Aktivisme dan Komunitas Muslim Amerika (2)
Karenanya aktivisme dalam Islam perlu dijaga di atas nilai keimanan dan ketakwaan demi ridhoNya. Jangan mengaku memperjuangkan Islam atau umat (Palestina misalnya) tapi agama Allah anda acuh tak acuh…keberkahan dalam aktivisme anda akan hilang.
Oleh: Imam Shamsi Ali Al-Kajangi, Chaplain at NYCHHC at Bellevue
PADA catatan sebelumnya disebutkan bahwa aktivisme adalah ruh beragama. Berbagai bentuk ekspresi tentang aktifisme dapat kita temukan dalam Al-Qur’an. Dari perintah beramal, bergerak, hingga ke perintah dakwah, amar ma’ruf-nahi mungkar dan jihad.
Kali ini saya ingin mengelaborasi secara singkat beberapa tuntunan Al-Qur’an dalam menjalankan aktivisme. Tuntunan ini menjadi sangat penting sebab seringkali atas nama aktivisme dan semangat untuk berhasil menjadikan nilai-nilai moral dan keagamaan terlupakan. Sebaliknya, juga terkadang atas nama agama, keinginan dan semangat untuk berhasil menjadi kendor bahkan pudar.
Khusus di acara Konvensi NABIC kali ini saya menyampaikan lima acuan penting bagi setiap aktivis Muslim dalam menjalankan aktivismenya. Kelima acuan atau tuntunan ini saya simpulkan dari sebuah ayat singkat di Surah Toha ayat ke 42.

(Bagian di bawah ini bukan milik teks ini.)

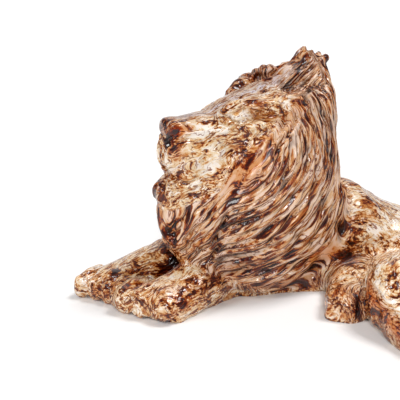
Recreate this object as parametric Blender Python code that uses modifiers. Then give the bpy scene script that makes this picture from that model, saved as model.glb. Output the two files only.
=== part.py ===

Allah berfirman: “Berangkatlah engkau (wahai Musa) dan/bersama Saudaramu dengan ayat-ayatKu dan jangan melemah dengan mengingatKu”.
Ayat ini sangat singkat. Namun begitu sarat dengan pesan-pesan khusus kepada nabi Musa AS dalam melakukan dakwahnya, membawa risalah Allah kepada penguasa tiran pada masanya (Fir’aun). Pesan-pesan ini adalah bekal utama setiap pelaku dakwah dan aktivisme dalam masyarakat.
Satu, perintah Allah “berangkatlah engkau (Wahai Musa) adalah perintah untuk bergerak dan pro aktif. Seolah Allah mengatakan jangan duduk melemah, menunggu, dan pasif. Masanya untuk bangkit, berjalan, melangkah menuju kepada keberhasilan.
Perintah untuk “pergi” juga menunjukkan dua tempat. Ada “starting point” di mana langkah itu dimulai. Dan ada “destinasi akhir” di mana langkah itu akan berakhir. Fokus perintah bukan pada destinasi akhir. Tapi pada langkah awal untuk menggerakkan kaki dan melangkah (pergi).
Menunjukkan bahwa dalam perjuangan (aktivisme) langkah awal seringkali menentukan langkah-langkah selanjutnya.
Langkah awal yang dimaksud boleh jadi adalah niat awal. Luruskan niatmu. Tapi boleh juga langkah awal dari perjuangan tersebut adalah adanya rencana yang baik dan benar. Apakah ada “planning” (perencanaan) dalam menjalani perjalanan juang (aktivisme) itu. Salah langkah di awal boleh saja mengantar kepada kesia-siaan bahkan kebinasaan.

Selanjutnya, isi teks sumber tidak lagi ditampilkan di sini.